Sunday, June 13, 2010

pondering my navel

Tomorrow morning I will undergo a laparoscopic procedure to remove my gall bladder-through my belly button. I am not looking forward to this procedure, but will be happy to not have to deal with the pain waking me up in the middle of the night.

A few months ago (Palm Sunday, to be exact) I had horrendous stomach pain that hit me on the drive home from a wonderful evening at my parents house. I was up most of the night with the most uncomfortable stomach pain I had ever had before. I couldn't get comfortable, I felt nauseous, but not like I would throw up. I don't often have stomach issues, so it was concerning. At some point in the night, the pain subsided and I fell asleep. The next day there was no pain and things were fine.

Easter Sunday, a week later, at my in laws in Pittsburgh, I felt the same pain, but it was so much worse. I didn't sleep much and it was awful. In the morning I was describing the pain to my Father-in-law and he thought it sounded like my gall bladder. I started Googling and began reading and it seemed to me that he was right.

From that point, I started watching the fat content in the food I was eating and tried to do a little experimentation with my diet. For a while I was OK, but then out of the blue I would have an attach even when I consumed very little fat. I finally got in to the Dr's office and she ordered an ultrasound as well as blood work to determine what in fact was going on.

The only ultrasound's I have ever had, prior to this, was for my babies. Let me tell you, this was no where near as fun! Instead of looking at tiny toes and fluttering heartbeats, I was trying to see if there were stones in my gall bladder. The technician also checked out my pancreas, kidneys, and liver. I did a lot of rolling onto my side and taking deep breaths and holding it while she shoved the device into my ribs. So.Not.Fun! Plus I didn't get any cute little pictures to take home with me.
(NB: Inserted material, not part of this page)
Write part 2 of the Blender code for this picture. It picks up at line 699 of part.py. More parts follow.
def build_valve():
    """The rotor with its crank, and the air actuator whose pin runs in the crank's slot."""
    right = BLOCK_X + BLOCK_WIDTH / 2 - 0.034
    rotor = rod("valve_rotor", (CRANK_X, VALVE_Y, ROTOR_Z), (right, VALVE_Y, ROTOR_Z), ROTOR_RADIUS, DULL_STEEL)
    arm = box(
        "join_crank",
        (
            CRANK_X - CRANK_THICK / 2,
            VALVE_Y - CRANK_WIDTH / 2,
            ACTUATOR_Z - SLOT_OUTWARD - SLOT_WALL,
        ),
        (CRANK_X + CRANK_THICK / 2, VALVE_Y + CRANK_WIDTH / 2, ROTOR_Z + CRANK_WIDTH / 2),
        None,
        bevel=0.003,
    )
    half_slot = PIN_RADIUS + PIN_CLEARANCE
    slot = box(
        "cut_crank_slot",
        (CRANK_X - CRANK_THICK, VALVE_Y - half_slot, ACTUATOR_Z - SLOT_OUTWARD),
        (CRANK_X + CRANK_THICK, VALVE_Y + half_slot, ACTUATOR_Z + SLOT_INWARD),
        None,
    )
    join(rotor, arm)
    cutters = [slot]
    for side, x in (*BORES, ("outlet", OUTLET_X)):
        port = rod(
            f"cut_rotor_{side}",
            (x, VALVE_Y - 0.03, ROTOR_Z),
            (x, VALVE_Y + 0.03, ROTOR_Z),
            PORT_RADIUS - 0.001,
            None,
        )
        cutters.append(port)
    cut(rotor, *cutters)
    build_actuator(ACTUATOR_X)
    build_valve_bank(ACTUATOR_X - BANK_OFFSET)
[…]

The result was a chronically inflamed gall bladder with lots of stones that needs to come out. The surgeon agreed with my Dr. and surgery was scheduled.

So, here I sit, waiting to go in at 6:45 tomorrow morning for surgery. Since my diagnosis, I've had a few more attacks, including one on mother's day, and a horrendous one a few weeks ago that I likened to labor pains, just 6 inches higher up in my abdomen. I really don't want surgery, but I also don't want to have this pain anymore.

I'm not too nervous, but I wonder if I should be. It is general anesthesia, and there is always a risk. I made sure I tucked my babies in with lots of hugs and kisses tonight, but I'm sure all will go well.